I'm reading the book "Einstein Gravity in a nutshell" by Anothy Zee and I'm a bit stuck on one of the steps in the derivation for divergence in an arbitrary coordinate system. The proof goes as follows,
since we know $$W^\mu\partial_\mu\phi$$ where $W^\mu$ is a vector field, $\phi$ is a scalar field, and $\partial_\mu=\frac{\partial}{\partial x^\mu}$ and $$\int\sqrt{g}d^Dx$$ where $g$ is the determinant of the metric $g_{\mu\nu}$, and $d^Dx$ is the integral in D dimensions (e.g. $d^3x=dx^1dx^2dx^3$), transform like scalars. We invoke the integral $$I=\int W^\mu\partial_\mu\phi\cdot\sqrt{g}d^Dx$$ which transforms like a scalar.
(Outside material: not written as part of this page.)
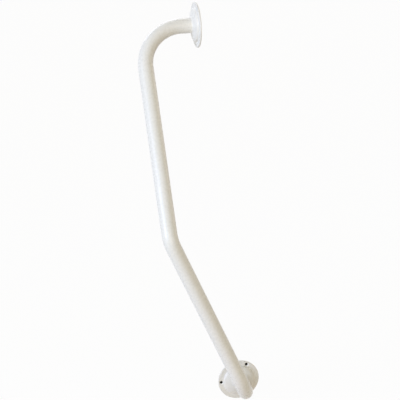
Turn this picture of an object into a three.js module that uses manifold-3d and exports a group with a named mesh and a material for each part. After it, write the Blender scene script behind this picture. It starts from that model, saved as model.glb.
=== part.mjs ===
// Newel post grab bar: one bent steel tube, white coated, with a pressed round flange welded on
// each end. Millimetres, +Z up. The lower flange sits on the front of a post, in the plane Y = 0,
// with its centre at the origin. The upper flange sits on a side face that looks towards -X.

import * as THREE from 'three';
import { mergeVertices } from 'three/addons/utils/BufferGeometryUtils.js';
import Module from 'manifold-3d';

const wasm = await Module();
wasm.setup();

const degree = Math.PI / 180;

// Tube
const tubeDiameter = 25.4;
const tubeWall = 1.8;
const tubeSides = 36;

// Route of the tube's centre line. The runs are measured between the corners that the bends round
// off, and each end is straight from its mounting face to its bend.
const endStraight = 27;
const lowerLength = 345;
const lowerLean = 22 * degree;
const upperLength = 355;
const upperSlope = 60 * degree;
const endBendRadius = 68;
const middleBendRadius = 40;
const endBendSteps = 12;
const middleBendSteps = 5;

// Flanges: a flat rim round a raised dome that the tube passes through
const flangeDiameter = 75;
const sheet = 2.5;
const rimRound = 0.9;
const rimWidth = 10;
const domeRise = 6.8;
const domeFoot = 1.8;
const domeFullness = 1.5;
const flangeSides = 48;
const footSteps = 2;
const domeSteps = 7;

// Fixing holes, countersunk from the front, with their centres set in from the flange's edge
const holeInset = 5.5;
const holeCount = 3;
const holeDiameter = 4.2;
const countersinkDiameter = 8;
const holeSides = 16;
const cutterOverrun = 4;
const lowerHoleTurn = -88 * degree;
const upperHoleTurn = 90 * degree;

// Joint between tube and flange
const clearance = 0.3;
const tubeBehindDome = 1;
const weldLeg = 1.8;
const weldToe = 0.3;
const weldSteps = 3;

// Coating: its colour, and how rough it lies on each kind of piece
const coatingWhite = 0xf1efe9;
const weldWhite = 0xeceae3;
const tubeRoughness = 0.28;
const flangeRoughness = 0.3;
const weldRoughness = 0.34;

const standOff = endStraight + endBendRadius;
const tubeRadius = tubeDiameter / 2;
const seatRadius = tubeRadius + clearance;
const domeRadius = flangeDiameter / 2 - rimWidth;
const holeCircleRadius = flangeDiameter / 2 - holeInset;
const domeTop = sheet + domeRise;
const tubeEndHeight = domeRise - tubeBehindDome;

// A centre line of straight runs and round bends. Each run is one step and each bend a few, and
// equal steps of the curve's parameter are equal counts of these steps.
class BentLine extends THREE.Curve {
  constructor(corners, radii, bendSteps) {
    super();
    this.pieces = [];
    let from = corners[0];
    for (let i = 1; i < corners.length - 1; i += 1) {
      const bend = makeBend(corners[i - 1], corners[i], corners[i + 1], radii[i - 1]);
      this.pieces.push({ steps: 1, line: new THREE.LineCurve3(from, bend.start) });
      this.pieces.push({ steps: bendSteps[i - 1], bend });
      from = bend.end;
    }
    this.pieces.push({ steps: 1, line: new THREE.LineCurve3(from, corners[corners.length - 1]) });
    this.steps = this.pieces.reduce((sum, piece) => sum + piece.steps, 0);
  }

  locate(t) {
    let left = t * this.steps;
    for (const piece of this.pieces) {
      if (left <= piece.steps) {
        return { piece, share: left / piece.steps };
      }
      left -= piece.steps;
    }
    return { piece: this.pieces[this.pieces.length - 1], share: 1 };
  }

  getPoint(t, target = new THREE.Vector3()) {
    const { piece, share } = this.locate(t);
    if (piece.line) {
      return target.copy(piece.line.getPoint(share));
    }
    const { centre, arm, axis, angle } = piece.bend;
    return target.copy(arm).applyAxisAngle(axis, angle * share).add(centre);
  }

  getTangent(t, target = new THREE.Vector3()) {
    const { piece, share } = this.locate(t);
    if (piece.line) {
      return target.copy(piece.line.getTangent(share));
    }
    const { arm, axis, angle } = piece.bend;
    return target.crossVectors(axis, arm).normalize().applyAxisAngle(axis, angle * share);
  }

  getPointAt(u, target) {
    return this.getPoint(u, target);
  }

  getTangentAt(u, target) {
    return this.getTangent(u, target);
  }
}

// The round that joins two straight runs at a corner
function makeBend(before, corner, after, radius) {
  const back = new THREE.Vector3().subVectors(before, corner).normalize();
  const ahead = new THREE.Vector3().subVectors(after, corner).normalize();
  const angle = Math.PI - back.angleTo(ahead);
  const setback = radius * Math.tan(angle / 2);
  const start = corner.clone().addScaledVector(back, setback);
  const end = corner.clone().addScaledVector(ahead, setback);
  const middle = back.clone().add(ahead).normalize();
  const centre = corner.clone().addScaledVector(middle, radius / Math.cos(angle / 2));
  const arm = start.clone().sub(centre);
  const axis = new THREE.Vector3().crossVectors(arm, end.clone().sub(centre)).normalize();
  return { start, end, centre, arm, axis, angle };
}

function toSolid(geometry) {
  const bare = geometry.clone();
  bare.deleteAttribute('normal');
  bare.deleteAttribute('uv');
  const merged = mergeVertices(bare);
  return new wasm.Manifold(new wasm.Mesh({
    numProp: 3,
    vertProperties: new Float32Array(merged.attributes.position.array),
    triVerts: new Uint32Array(merged.index.array),
  }));
}

function toGeometry(solid) {
  const mesh = solid.getMesh();
  const geometry = new THREE.BufferGeometry();
  geometry.setAttribute('position', new THREE.BufferAttribute(mesh.vertProperties, 3));
  geometry.setIndex(new THREE.BufferAttribute(mesh.triVerts, 1));
  geometry.computeVertexNormals();
  return geometry;
}

// Points of an arc from one angle to another, both ends included
function arcPoints(x, y, radius, fromAngle, toAngle, steps) {
  return Array.from({ length: steps + 1 }, (_, i) => {
    const angle = fromAngle + ((toAngle - fromAngle) * i) / steps;
    return new THREE.Vector2(x + radius * Math.cos(angle), y + radius * Math.sin(angle));
  });
}

// One side of the dome, from its foot up to the hole for the tube. Its height falls off from the
// top as the root of 1 minus a power of the way out, so it is flat at the tube and upright below.
function domePoints(footRadius, footHeight, topHeight) {
  return Array.from({ length: domeSteps }, (_, i) => {
    const way = Math.cos(((i + 1) / domeSteps) * (Math.PI / 2)) ** (2 / domeFullness);
    const radius = seatRadius + (footRadius - seatRadius) * way;
    const height = footHeight + (topHeight - footHeight) * Math.sqrt(1 - way ** domeFullness);
    return new THREE.Vector2(radius, height);
  });
}

// Section of the pressed flange: edge of the rim, front of the dome, back of the dome
function flangeProfile() {
  const outer = flangeDiameter / 2;
  const footCentre = domeRadius + domeFoot;
  const footHeight = sheet + domeFoot;
  const backRound = rimRound / 2;
  const quarter = Math.PI / 2;
  const points = [
    ...arcPoints(outer - backRound, backRound, backRound, -quarter, 0, 1),
    ...arcPoints(outer - rimRound, sheet - rimRound, rimRound, 0, quarter, footSteps),
    ...arcPoints(footCentre, footHeight, domeFoot, 3 * quarter, 2 * quarter, footSteps),
    ...domePoints(domeRadius, footHeight, domeTop),
    ...domePoints(domeRadius - sheet, footHeight, domeRise).reverse(),
    ...arcPoints(footCentre, footHeight, sheet + domeFoot, 2 * quarter, 3 * quarter, footSteps),
  ];
  points.push(points[0].clone());
  return points;
}

// Drill and countersink in one, standing on the flange's back face
function holeCutter() {
  const hole = holeDiameter / 2;
  const sink = countersinkDiameter / 2;
  return new THREE.LatheGeometry([
    new THREE.Vector2(0, -cutterOverrun),
    new THREE.Vector2(hole, -cutterOverrun),
    new THREE.Vector2(hole, sheet - (sink - hole)),
    new THREE.Vector2(sink, sheet),
    new THREE.Vector2(sink, sheet + cutterOverrun),
    new THREE.Vector2(0, sheet + cutterOverrun),
  ], holeSides);
}

function flangeGeometry() {
  let solid = toSolid(new THREE.LatheGeometry(flangeProfile(), flangeSides));
  for (let i = 0; i < holeCount; i += 1) {
    const cutter = holeCutter();
    cutter.translate(0, 0, holeCircleRadius);
    cutter.rotateY((i / holeCount) * 2 * Math.PI);
    solid = solid.subtract(toSolid(cutter));
  }
  return toGeometry(solid);
}

// Fillet of weld under the coating, hollow towards the open, round the tube on top of the dome
function weldGeometry() {
  const seat = domeTop + clearance;
  const outside = arcPoints(
    seatRadius + weldLeg,
    seat + weldLeg,
    weldLeg,
    (3 / 2) * Math.PI,
    Math.PI,
    weldSteps,
  );
  const profile = [
    new THREE.Vector2(seatRadius, seat),
    new THREE.Vector2(seatRadius + weldLeg, seat),
    ...outside.map((point) => new THREE.Vector2(point.x + weldToe, point.y + weldToe)),
    new THREE.Vector2(seatRadius, seat + weldLeg + weldToe),
  ];
  profile.push(profile[0].clone());
  return new THREE.LatheGeometry(profile, flangeSides);
}

// The centre line runs from the lower post face out to the bar, up the two straight runs and back
// to the side face
function centreLine() {
  const lowerFace = new THREE.Vector3(0, 0, 0);
  const lowerCorner = new THREE.Vector3(0, -standOff, 0);
  const lowerWay = new THREE.Vector3(-Math.sin(lowerLean), 0, Math.cos(lowerLean));
  const upperWay = new THREE.Vector3(0, Math.cos(upperSlope), Math.sin(upperSlope));
  const middleCorner = lowerCorner.clone().addScaledVector(lowerWay, lowerLength);
  const upperCorner = middleCorner.clone().addScaledVector(upperWay, upperLength);
  const upperFace = upperCorner.clone().add(new THREE.Vector3(standOff, 0, 0));
  return { lowerFace, lowerCorner, middleCorner, upperCorner, upperFace };
}

function tubeGeometry() {
  const { lowerFace, lowerCorner, middleCorner, upperCorner, upperFace } = centreLine();
  const lowerEnd = lowerFace.clone().add(new THREE.Vector3(0, -tubeEndHeight, 0));
  const upperEnd = upperFace.clone().add(new THREE.Vector3(-tubeEndHeight, 0, 0));
  const path = new BentLine(
    [lowerEnd, lowerCorner, middleCorner, upperCorner, upperEnd],
    [endBendRadius, middleBendRadius, endBendRadius],
    [endBendSteps, middleBendSteps, endBendSteps],
  );
  const section = new THREE.Shape().absarc(0, 0, tubeRadius, 0, 2 * Math.PI);
  section.holes.push(new THREE.Path().absarc(0, 0, tubeRadius - tubeWall, 0, 2 * Math.PI));
  return new THREE.ExtrudeGeometry(section, {
    steps: path.steps,
    curveSegments: tubeSides / 2,
    extrudePath: path,
  });
}

function coated(name, geometry, color, roughness) {
  const material = new THREE.MeshStandardMaterial({ color, roughness, metalness: 0 });
  const mesh = new THREE.Mesh(geometry, material);
  mesh.name = name;
  return mesh;
}

const group = new THREE.Group();
const { upperFace } = centreLine();

group.add(coated('rail_tube', tubeGeometry(), coatingWhite, tubeRoughness));

// Each seat's +Y points from its mounting face along the tube
const lowerSeat = new THREE.Group();
lowerSeat.rotation.x = Math.PI;
const lowerFlange = coated('lower_flange', flangeGeometry(), coatingWhite, flangeRoughness);
lowerFlange.rotation.y = lowerHoleTurn;
lowerSeat.add(lowerFlange);
lowerSeat.add(coated('lower_weld', weldGeometry(), weldWhite, weldRoughness));
group.add(lowerSeat);

const upperSeat = new THREE.Group();
upperSeat.position.copy(upperFace);
upperSeat.rotation.z = Math.PI / 2;
const upperFlange = coated('upper_flange', flangeGeometry(), coatingWhite, flangeRoughness);
upperFlange.rotation.y = upperHoleTurn;
upperSeat.add(upperFlange);
upperSeat.add(coated('upper_weld', weldGeometry(), weldWhite, weldRoughness));
group.add(upperSeat);

export default group;
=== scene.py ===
import math

import bmesh
import bpy
import numpy as np
from mathutils import Matrix, Vector


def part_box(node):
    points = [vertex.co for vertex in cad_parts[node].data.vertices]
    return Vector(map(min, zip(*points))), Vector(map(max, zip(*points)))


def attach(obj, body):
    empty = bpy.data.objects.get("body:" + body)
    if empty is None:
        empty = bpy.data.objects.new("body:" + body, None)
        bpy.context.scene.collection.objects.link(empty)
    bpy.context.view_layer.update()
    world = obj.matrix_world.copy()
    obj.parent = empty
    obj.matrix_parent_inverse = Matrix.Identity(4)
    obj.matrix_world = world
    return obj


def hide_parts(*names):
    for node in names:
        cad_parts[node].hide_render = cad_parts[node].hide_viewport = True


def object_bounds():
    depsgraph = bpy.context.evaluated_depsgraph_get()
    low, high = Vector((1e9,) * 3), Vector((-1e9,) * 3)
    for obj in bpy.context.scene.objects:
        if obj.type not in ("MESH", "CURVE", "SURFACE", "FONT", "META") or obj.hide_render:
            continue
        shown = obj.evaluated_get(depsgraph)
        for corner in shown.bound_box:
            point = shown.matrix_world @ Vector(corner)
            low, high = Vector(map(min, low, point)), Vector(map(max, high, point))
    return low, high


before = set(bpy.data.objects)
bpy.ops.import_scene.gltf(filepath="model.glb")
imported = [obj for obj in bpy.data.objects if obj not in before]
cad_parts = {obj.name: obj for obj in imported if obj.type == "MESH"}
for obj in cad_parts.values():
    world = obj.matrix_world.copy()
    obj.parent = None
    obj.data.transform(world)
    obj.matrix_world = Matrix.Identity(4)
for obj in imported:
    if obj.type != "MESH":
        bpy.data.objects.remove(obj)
cad_low, cad_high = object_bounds()


# Camera
# A long lens in front of the post, a little left of the lower flange and above it, leant over by
# two degrees. Its aim is the point that shows at the centre of the picture.
camera_aim = Vector((-0.07656, -0.08443, 0.38007))
camera_azimuth = math.radians(-12.31)
camera_elevation = math.radians(19.71)
camera_lean = math.radians(-2.18)
camera_distance = 1.60827
focal_length_mm = 91.46
film_width_mm = 36


def direction_of(azimuth, elevation):
    """The unit vector (sin a cos e, -cos a cos e, sin e), where azimuth 0 is the front."""
    return Vector((
        math.sin(azimuth) * math.cos(elevation),
        -math.cos(azimuth) * math.cos(elevation),
        math.sin(elevation),
    ))


camera_data = bpy.data.cameras.new("camera")
camera_data.lens = focal_length_mm
camera_data.sensor_width = film_width_mm
camera = bpy.data.objects.new("camera", camera_data)
to_camera = direction_of(camera_azimuth, camera_elevation)
camera_turn = to_camera.to_track_quat("Z", "Y").to_matrix() @ Matrix.Rotation(camera_lean, 3, "Z")
camera_place = Matrix.Translation(camera_aim + camera_distance * to_camera)
camera.matrix_world = camera_place @ camera_turn.to_4x4()
bpy.context.scene.collection.objects.link(camera)
bpy.context.scene.camera = camera


# Rail tube
# One length of 25.4 mm steel tube, bent cold three times and then powder coated off-white. The coat
# stops at its two open ends, which sit inside the flanges, and the bore is bare steel.
tube_radius = 0.0127
tube_wall = 0.0018
tube_end_height = 0.0058
end_straight = 0.027
lower_length = 0.345
lower_lean = math.radians(22)
upper_length = 0.355
upper_slope = math.radians(60)
end_bend_radius = 0.068
middle_bend_radius = 0.040
bend_flattening = 0.035
bend_widening = 0.010
bend_ease = 0.016
straight_step = 0.006
bend_step = math.radians(2.5)
tube_sides = 96
lip_shares = np.array((0.15, 0.5, 0.85))
smooth_up_to = math.radians(40)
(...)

Integrating by parts, $$I=W^\mu\phi\sqrt{g}-\int\phi\cdot\partial_\mu\left(W^\mu\sqrt{g}\right)d^Dx$$ However the book does not have the first term. Why is $W^\mu\phi\sqrt{g}=0$?
One possible explanation that I have come up with is that it transforms like a vector, so in order for the LHS and RHS to be consistent (i.e. transform like a scalar), the first term can only equal zero, but I think this is really pushing it. What's a better explanation?